When I came back from the party, two other cyclists had arrived at the church. They are going East and so we exchanged a lot of stuff about what is coming up for us. So even in a town of 88 people, I ran into the right people at the right time. And who would have thought that I’d get invited to an 80th birthday on my first night in Colorado!?
That’s about it, I think. A short outlook: if the weather is not too bad, I should make it to Pueblo by Monday. I will take a day off and then it’s time for the Rocky Mountains. I cannot believe I have made it this far already, but I also have a long way to go still. On Monday I will reach the 4000km (2500 miles) which means the halfway-point of my tour. But I think it will be a little less than 8000km all in all, but we will see. I think I will be hitting the Pacific Ocean in San Diego in about 2700km – that seems pretty close, right!?

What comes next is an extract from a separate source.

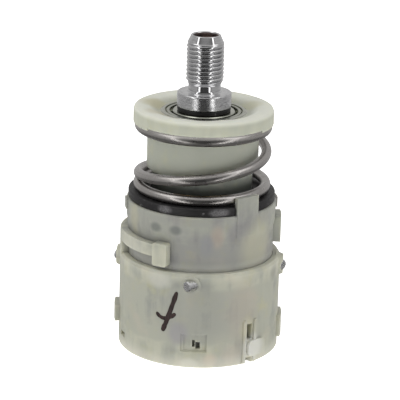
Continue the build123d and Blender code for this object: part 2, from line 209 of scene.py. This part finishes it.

One remark to Colorado: The scenery is not going to change for another 200km, in fact it is getting even less populated (didn’t think that was possible).
Made it to Colorado. I have been on the same exact road going straight for about 300km now. I hope I’m not going to miss the next turn in another 200km!
And now I just want to say thank you to all the people I have met along the way that have made it such an incredible journey so far. I really appreciate the conversations, company, beds, showers, dinners and whatever else there is I have been able to enjoy. (I just reread that and it sounds like the trip is over already, so I have to stress the ‘so far’ because I’m hoping to meet many more!)